Storage boundary enforcement must also account for operating system swap and hibernation files. When deploying redaction workers on Linux-based infrastructure, engineers should mount processing directories with noexec,noswap flags and configure vm.swappiness=0 to prevent sensitive buffers from being paged to disk. For high-risk files that exceed memory thresholds, implement automated fallback routing that routes payloads to dedicated, hardware-backed secure enclaves rather than standard application memory pools. This aligns with the NIST SP 800-88 Compliance Mapping guidelines for media-specific sanitization controls.
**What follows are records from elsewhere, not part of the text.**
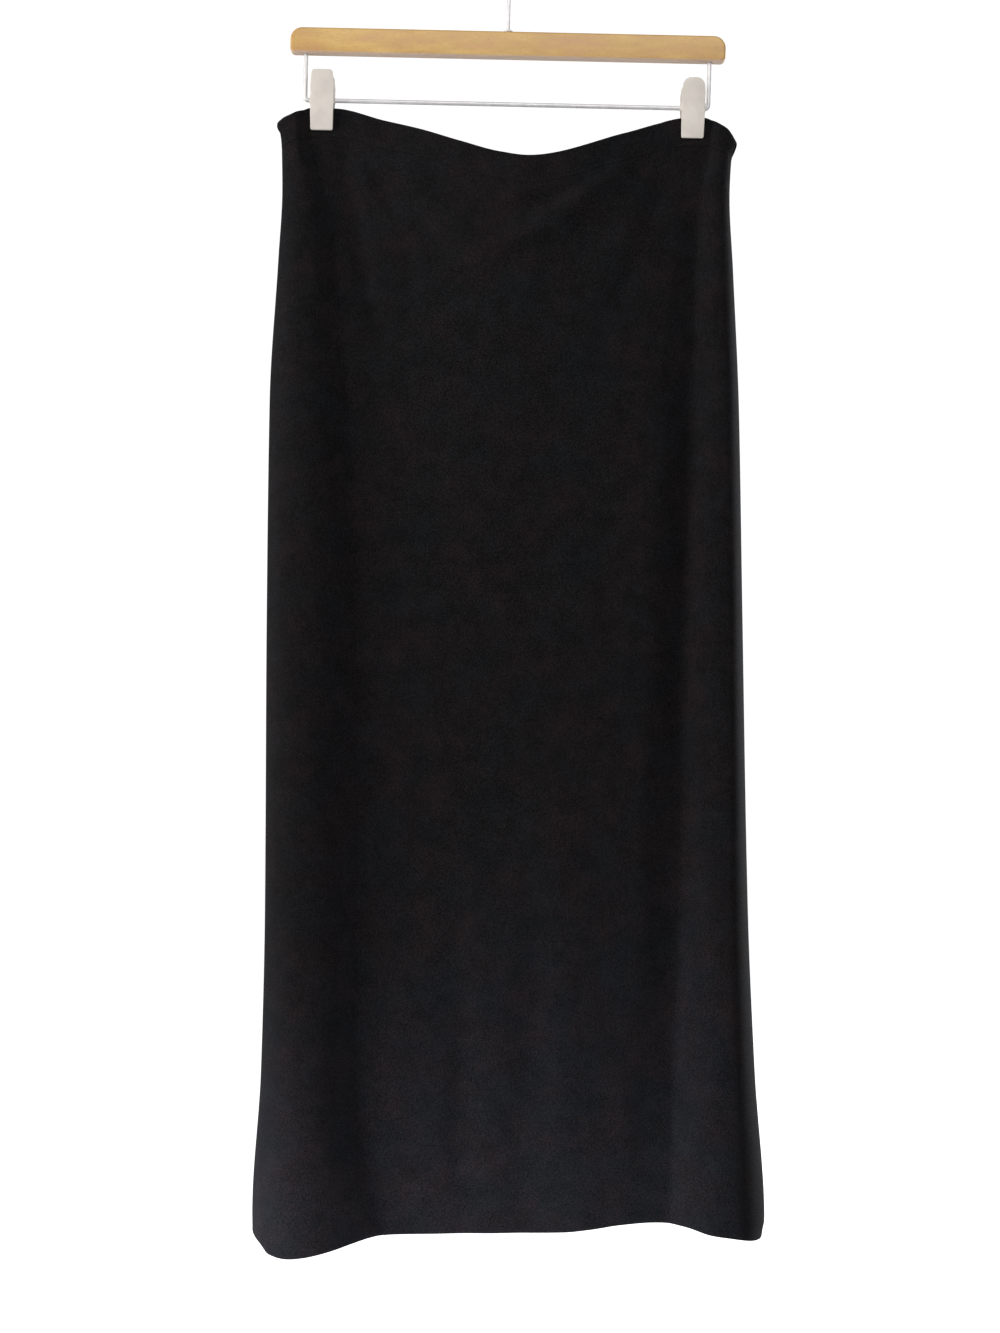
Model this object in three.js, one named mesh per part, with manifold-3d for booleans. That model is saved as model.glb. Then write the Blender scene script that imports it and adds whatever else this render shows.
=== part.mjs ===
// A long column skirt of black stretch jersey, hanging by two clips from a wooden hanger.
// Millimetres, +Z up, +X to the right as the viewer sees it, -Y towards the viewer.
// The origin is the top inside of the hanger's hook, where a rail bears.

import * as THREE from "three";
import { mergeVertices } from "three/addons/utils/BufferGeometryUtils.js";
import Module from "manifold-3d";

const wasm = await Module();
wasm.setup();

// Gaps

const SEAM_GAP = 0.3; // between pieces that are sewn or pressed together
const RUNNING_GAP = 0.4; // between a wire and the hole it passes through

// The hanger's sizes

const HANGER_TILT = THREE.MathUtils.degToRad(1.25); // the right end hangs lower
const HOOK = { wire: 3, bore: 38, tipAngle: 200, throatAngle: -60, shank: 31.7, seat: 14 };
const BAR = { length: 380, height: 22, thickness: 12, topCorner: 10.5, bottomCorner: 4, edge: 2 };
const FERRULE = { radius: 4, height: 1.6 };
const ROD = { wire: 3, halfSpan: 176.5, drop: 40.4, bend: 2.8, seat: 12 };
const CLIP_PLACES = { left: -161.2, right: 162.6 }; // along the rod, from the hanger's middle

const wireRadius = HOOK.wire / 2;
const crookRadius = HOOK.bore / 2 + wireRadius;
const crookFall = -Math.sin(THREE.MathUtils.degToRad(HOOK.throatAngle));
const crookLean = Math.cos(THREE.MathUtils.degToRad(HOOK.throatAngle));
const throatRadius = (crookRadius * crookLean) / (1 - crookLean);
const crookCentre = -HOOK.bore / 2;
const shankTop = crookCentre - (crookRadius + throatRadius) * crookFall;
const barTop = shankTop - HOOK.shank;
const barBottom = barTop - BAR.height;
const rodLevel = barBottom - ROD.drop;

// The clips' sizes, measured from the rod's centre

const CLIP = { foot: 19.4, width: 20.6, top: 18, handle: 24.3, jaw: 27, pad: 12, wall: 2 };
const CLIP_CORNERS = { top: 4.5, foot: 1.5 };
const EAR = { radius: 4, wall: 1.3, proud: 0.6 }; // where the rod passes through a jaw
const SPREAD = Math.atan(0.2); // how far each handle leans out
const SPRING = { wire: 1.2, inside: 2.3, turns: 4, width: 6.4, leg: 14 };

// The cloth's sizes

const WAIST_LEVEL = rodLevel - 2; // close to the waist edge at the left clip
const JERSEY = 1.5; // one layer of the body
const BAND = { height: 25, wall: 2.4 }; // a casing of two layers with elastic between them
const HEM = { depth: 25, wall: 2.8 }; // the turned-up double layer
const LENGTH = 960; // down the body, from the waist edge to the hem
const GRIP = BAND.wall + SEAM_GAP / 2; // half the stack that a clip holds

// A table written as its column names, then one row of values to a line.
const table = (columns, ...rows) =>
  rows.map((row) => Object.fromEntries(row.map((value, i) => [columns[i], value])));

// Where the fold lines run, at distances below the waist edge. The outer seams, the crests of the
// two side rolls, the hollows that run down from the clips, and the flatter middle between them.
const LINES = table(
  ["below", "leftSeam", "leftRoll", "leftFold", "centre", "shoulder", "rightFold", "rightRoll",
    "rightSeam", "pinch"],
  [0, -204.5, -190, -164, 16, 90, 159, 186, 198, 16],
  [25, -200, -187, -164, 14, 90, 159, 182, 193, 15],
  [60, -199.5, -184, -159, 8, 95, 160, 180, 191.5, 8],
  [120, -203, -182, -151, 4, 105, 159, 180, 194.5, 2],
  [240, -210.5, -183, -142, 0, 112, 155, 184, 199.5, 1],
  [430, -213, -183, -131, 0, 112, 149, 186, 202.5, 1],
  [680, -214.5, -181, -131, 0, 105, 145, 187, 207, 1],
  [820, -218, -180, -134, 0, 97, 140, 189, 213, 1],
  [960, -226, -180, -112, 0, 84, 134, 193, 220, 1],
);

// How far the outside of each panel stands off the middle plane on those lines.
const FRONT_DEPTHS = table(
  ["below", "leftRoll", "fold", "centre", "shoulder", "rightRoll"],
  [0, 8, GRIP, 18, 11, 8],
  [25, 11, GRIP + 0.2, 19, 13, 11],
  [60, 15, 5, 21, 16, 14],
  [120, 22, 9, 22, 19, 20],
  [240, 30, 14, 21, 22, 27],
  [430, 37, 17, 22, 25, 34],
  [680, 42, 20, 25, 28, 40],
  [820, 45, 23, 27, 29, 44],
  [960, 50, 27, 29, 28, 48],
);
const BACK_DEPTHS = table(
  ["below", "leftRoll", "fold", "centre", "shoulder", "rightRoll"],
  [0, 8, GRIP, 16, 10, 8],
  [25, 11, GRIP + 0.2, 17, 12, 11],
  [60, 14, 5, 19, 15, 15],
  [120, 20, 9, 20, 18, 21],
  [240, 27, 14, 20, 20, 29],
  [430, 33, 17, 21, 22, 35],
  [680, 38, 20, 24, 25, 39],
  [820, 42, 23, 27, 27, 42],
  [960, 46, 27, 30, 30, 46],
);

// The waist edge and the hem across each panel, as drops below the waist level.
const FRONT_WAIST = table(
  ["x", "drop"],
  [-204.5, 20.5],
  [-195, 12],
  [-184, 6.5],
  [-175, 2],
  [-153, 2],
  [-110, 14],
  [16, 47],
  [99, 25.5],
  [149, 10.3],
  [169, 10.3],
  [184, 20.5],
  [198, 33.5],
);
const BACK_WAIST = FRONT_WAIST.map((point) => (point.x === 16 ? { x: 4, drop: 42 } : point));
const FRONT_HEM = table(
  ["x", "drop"],
  [-226, 975],
  [-217, 980],
  [-205, 989.5],
  [-190, 991.5],
  [-163, 988],
  [-112, 977],
  [20, 977],
  [136, 967.5],
  [195, 975],
  [210, 979],
  [220, 975],
);
const BACK_HEM = table(
  ["x", "drop"],
  [-226, 975],
  [-190, 980],
  [-60, 971],
  [60, 974],
  [190, 980],
  [220, 975],
);

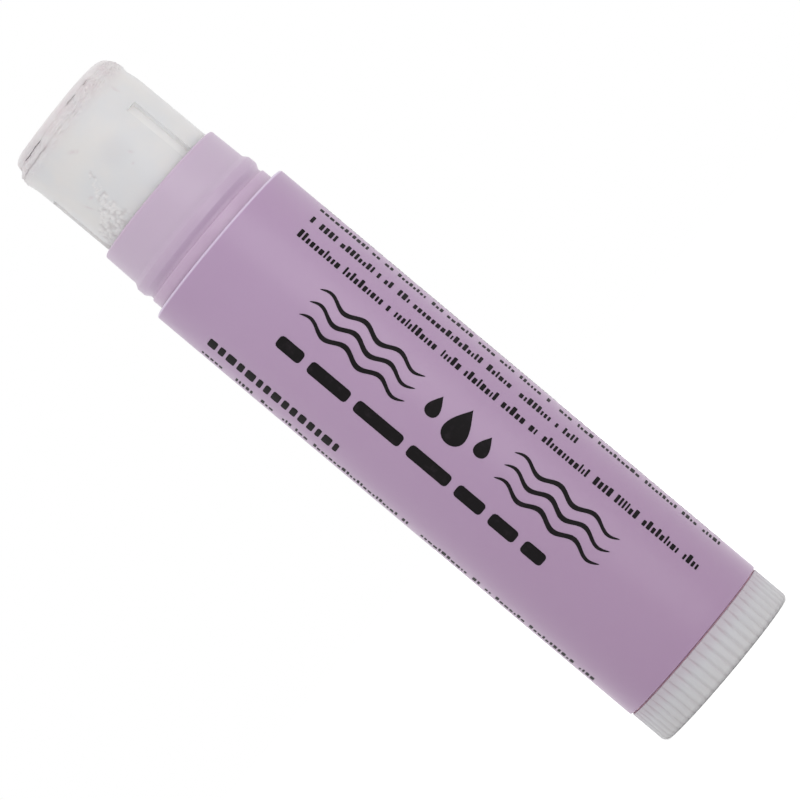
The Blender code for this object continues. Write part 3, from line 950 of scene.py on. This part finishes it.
# %% Press the grip grooves
GROOVE_DEPTH = 0.00013
GROOVE_HALF_SHARE = 0.30
GROOVE_POINT_TOP = 0.0037
GROOVE_POINT_FOOT = 0.0021
GROOVE_REACH = 0.0008
GROOVE_THINNEST = 0.001
NARROWING_POWER = 0.7
SHALLOWING_POWER = 0.6


def grip_recipe():
    """Narrow grooves round a turned rim, pointed at the top."""
    recipe = Recipe("grip_grooves", "Radius Depth HalfShare PointTop PointFoot Reach", "Grooves")
    given = recipe.given
    x, y, z = recipe.spot()
    angle = recipe.math("ARCTAN2", y, x)
    phase = (angle / tau * given("Grooves")).math("FRACT")
    from_middle = (phase - 0.5).math("ABSOLUTE")
    narrowing = 1.0 - (z - given("PointFoot")) / (given("PointTop") - given("PointFoot"))
    narrowing = narrowing.clamped() ** NARROWING_POWER
    half_width = (narrowing * given("HalfShare")).math("MAXIMUM", GROOVE_THINNEST)
    deep = (1.0 - from_middle.rise(0.0, half_width)) * narrowing ** SHALLOWING_POWER
    radius = (x * x + y * y).math("SQRT")
    deep = deep * radius.rise(given("Radius") - given("Reach"), given("Radius") - given("Depth"))
    shape = recipe.keep(given("Geometry"), "groove", deep)
    pressed = 1.0 - deep * given("Depth") / radius.math("MAXIMUM", given("Depth"))
    recipe.finish(recipe.put(shape, x * pressed, y * pressed, z))
    return recipe


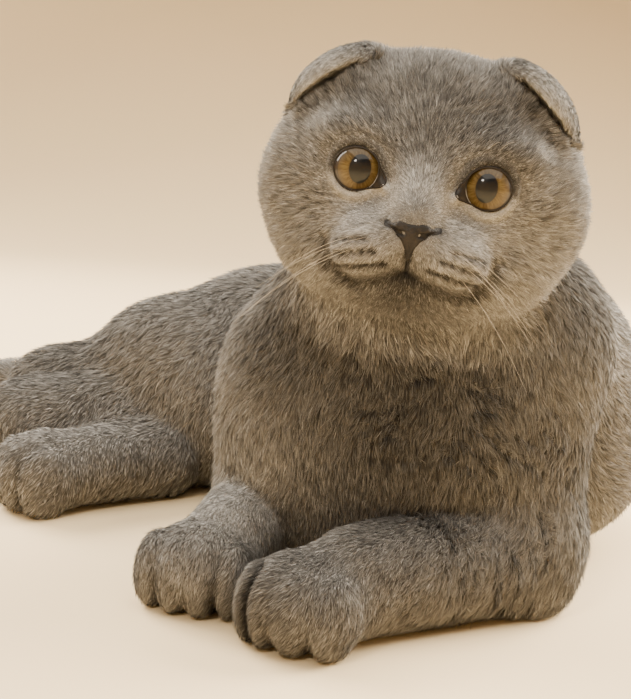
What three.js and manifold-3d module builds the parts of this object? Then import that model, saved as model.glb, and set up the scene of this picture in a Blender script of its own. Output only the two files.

Immutable Audit Logging & Cross-Jurisdictional Routing
Compliance is unverifiable without cryptographic proof of sanitization. Every Clear, Purge, or Destroy operation must emit a structured, append-only audit record containing:
- SHA-256 hash of the pre-redaction artifact
- Timestamped sanitization method applied
- Worker container ID and ephemeral volume UUID
- Verification checksum confirming zero-fill or key destruction
These logs should be streamed to an immutable ledger (e.g., WORM storage or blockchain-backed audit trail) before the pipeline proceeds to the next document. Cross-jurisdictional data handling rules further complicate this architecture: GDPR mandates strict data minimization and right-to-erasure, while CCPA requires verifiable deletion logs for consumer requests. The pipeline must dynamically route sanitization payloads based on jurisdictional metadata tags, applying region-specific retention overrides before executing cryptographic erasure.
For authoritative reference on sanitization verification standards, consult the official NIST SP 800-88 Rev. 1 Guidelines. When generating cryptographic payloads for overwrite operations, always rely on the Python secrets module rather than pseudo-random generators to guarantee compliance-grade entropy.